Ukraine pins politician’s murder on wife’s ‘Russian-controlled gangster’ ex-partner

Kiev's suspect and the Kremlin deny role in Denis Voronenkov's death

Ukrainian prosecutors say former Russian deputy Denis Voronenkov was shot dead in Kiev in March on the orders of his wife's ex-partner, who they allege is a crime boss controlled by Moscow's security services.

Mr Voronenkov appeared to be a loyal pro-Kremlin member of Russia's parliament until he was accused of fraud and fled to Ukraine last October with his wife, opera singer and fellow former Russian deputy Maria Maksakova.

Once there, Mr Voronenkov obtained Ukrainian citizenship, denounced Russian president Vladimir Putin and testified against Ukraine's former president Viktor Yanukovich, who escaped to Russia in 2014 after his security forces killed scores of protesters in Kiev.


Mr Voronenkov was murdered outside the elite Premier Palace hotel in central Kiev on the morning of March 23rd. In a subsequent gunfight, his bodyguard was injured and his killer suffered bullet wounds that would prove fatal.

"The man who ordered the murder was Vladimir Anatolyevich Tyurin, who is controlled by the FSB [Russian security service], and is known as the leader of a criminal group," said Ukrainian prosecutor general Yuri Lutsenko.

He claimed the motive for Mr Voronenkov’s murder was “a combination of the highest interests of the Russian Federation in eliminating a witness who gave valuable testimony” about Russia’s crimes in Ukraine “and the personal motives of Mr Tyurin, who wanted to take revenge on his former common-law wife Maksakova and through such actions increase his authority” in the criminal underworld.

Mr Voronenkov was seen as a potentially important source of information on Russia's support for Mr Yanukovich, its annexation of Crimea in 2014 and its fomenting of a separatist war in eastern regions.


Mr Tyurin denies involvement and the Kremlin called suggestions of a Russian state role in the murder “absurd”.

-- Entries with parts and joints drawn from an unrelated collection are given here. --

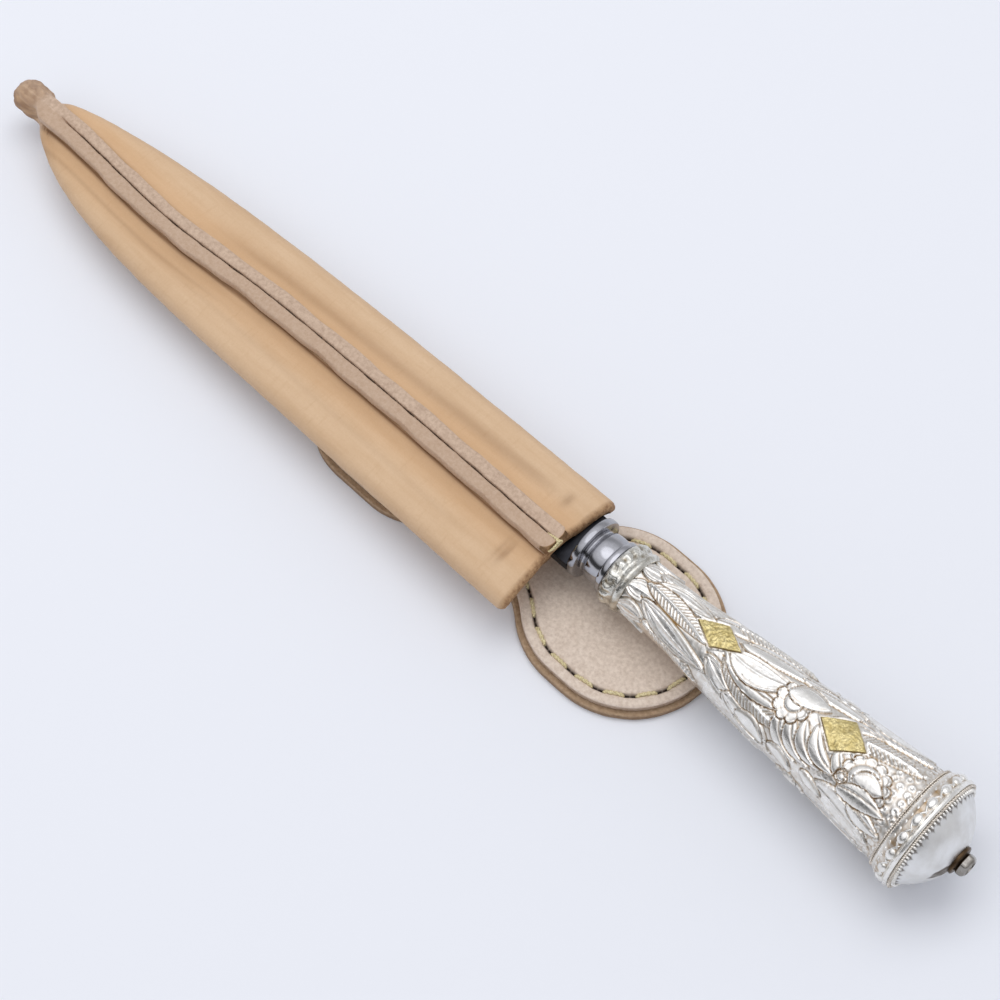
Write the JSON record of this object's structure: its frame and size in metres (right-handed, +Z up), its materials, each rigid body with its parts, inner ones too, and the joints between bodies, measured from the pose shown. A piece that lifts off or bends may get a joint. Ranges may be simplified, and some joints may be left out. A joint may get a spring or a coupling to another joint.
{
  "type": "sheath knife",
  "caption": "Belt knife with an embossed silver handle, gold lozenges and a turned steel bolster, in a seamed leather sheath with a two-lobed stitched belt tab.",
  "frame": {"origin": "middle of the bounding box on the table that the sheathed knife lies on", "axes": "+X along the knife towards the pommel, +Y towards the blade's spine, +Z up, away from the belt side"},
  "size_m": [0.3573, 0.0528, 0.034],
  "materials": {
    "blade_steel": "forged steel, satin with a dark ricasso",
    "bolster_steel": "turned steel, polished",
    "ferrule_silver": "lumpy silver with gilt spots",
    "silver": "repousse silver, brownish in its recesses",
    "dome_silver": "smooth satin silver",
    "gold": "granular gold",
    "gilt_wire": "worn gilt wire",
    "finial_brass": "darkened metal with a brown patina",
    "core": "hard filler, hidden",
    "sheath_leather": "vegetable-tanned leather, smooth grain",
    "flesh_leather": "flesh side of leather, greyish pink",
    "edge_leather": "leather with a burnished edge",
    "seam_thread": "dark waxed thread",
    "waxed_thread": "olive waxed thread"
  },
  "bodies": {
    "sheath": {"sheath_body": "sheath_leather", "seam_thread": "seam_thread", "seam_knot": "waxed_thread", "tab_inner_leaf": "flesh_leather", "tab_outer_leaf": "edge_leather", "upper_lobe_stitches": "waxed_thread", "lower_lobe_stitches": "waxed_thread", "anchor_stitches": "waxed_thread"},
    "knife": {"blade": "blade_steel", "bolster": "bolster_steel", "neck_ferrule": "ferrule_silver", "handle_shell": "silver", "handle_core": "core", "lozenge_neck_back": "gold", "lozenge_pommel_back": "gold", "lozenge_neck_front": "gold", "lozenge_pommel_front": "gold", "pommel_collar": "silver", "collar_wire_front": "gilt_wire", "collar_wire_rear": "gilt_wire", "pommel_dome": "dome_silver", "dome_bezel": "silver", "finial_washer": "finial_brass", "finial_nut": "bolster_steel"}
  },
  "joints": [
    {"name": "knife_draw", "type": "slide", "parent": "sheath", "child": "knife", "axis": [0.9998, 0, 0.0174], "range_m": [0, 0.22]}
  ]
}
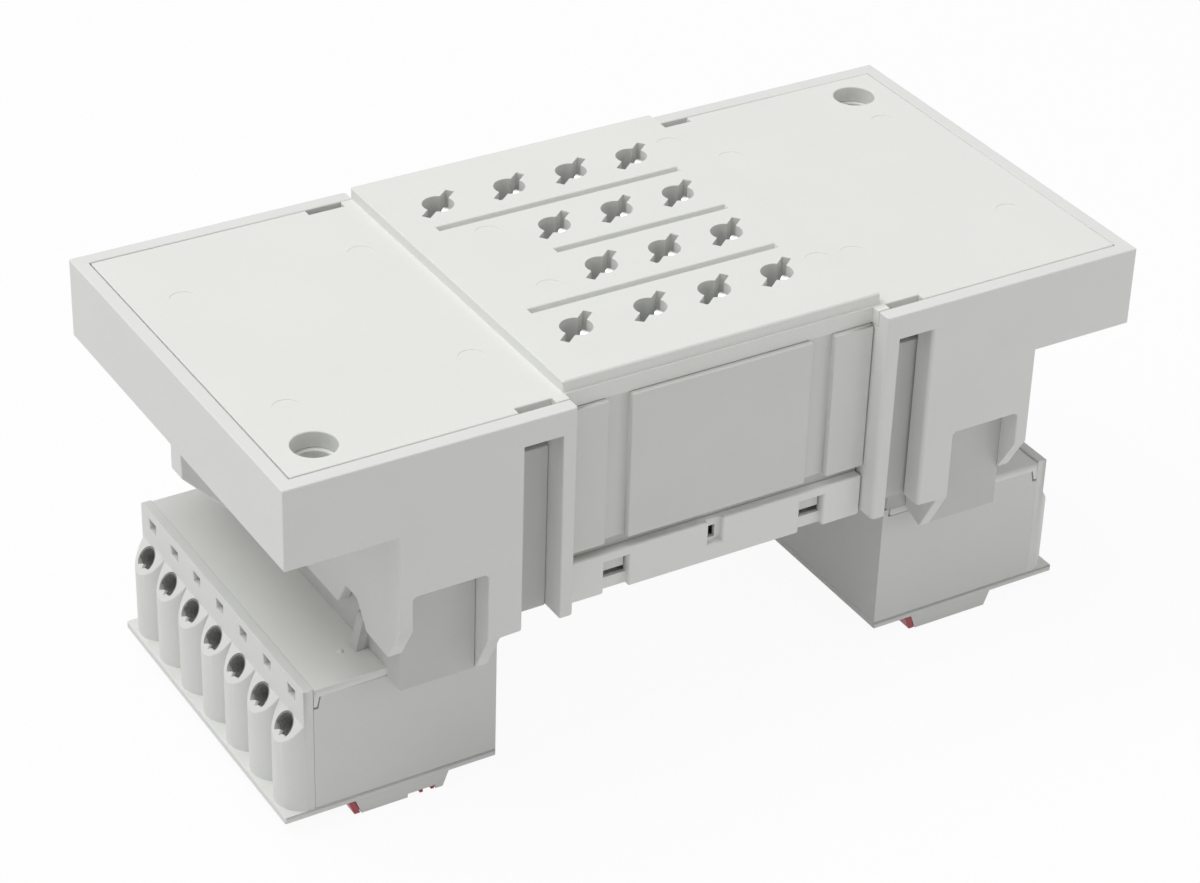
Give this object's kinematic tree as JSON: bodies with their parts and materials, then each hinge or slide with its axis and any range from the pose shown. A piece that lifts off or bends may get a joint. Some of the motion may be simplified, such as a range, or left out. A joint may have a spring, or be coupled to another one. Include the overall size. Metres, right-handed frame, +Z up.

Russian opposition politician Ilya Ponomaryov said he believed the killing was planned by Mr Tyurin and an FSB officer who suffered as a result of an anti-corruption investigation by Mr Voronenkov.

“I have talked to Maria [Maksakova] and we have the same opinion, we both trust the results of this investigation,” said Mr Ponomaryov, who was due to meet Mr Voronenkov on the day he was killed.

The hitman was Pavlo Parshov, a Crimean-born former member of Ukraine's national guard, who officials in Kiev claim was recruited and trained by the Russian security services.

Ukraine says several high-profile murders in Kiev and other cities are an element of Moscow’s “hybrid” aggression against the country.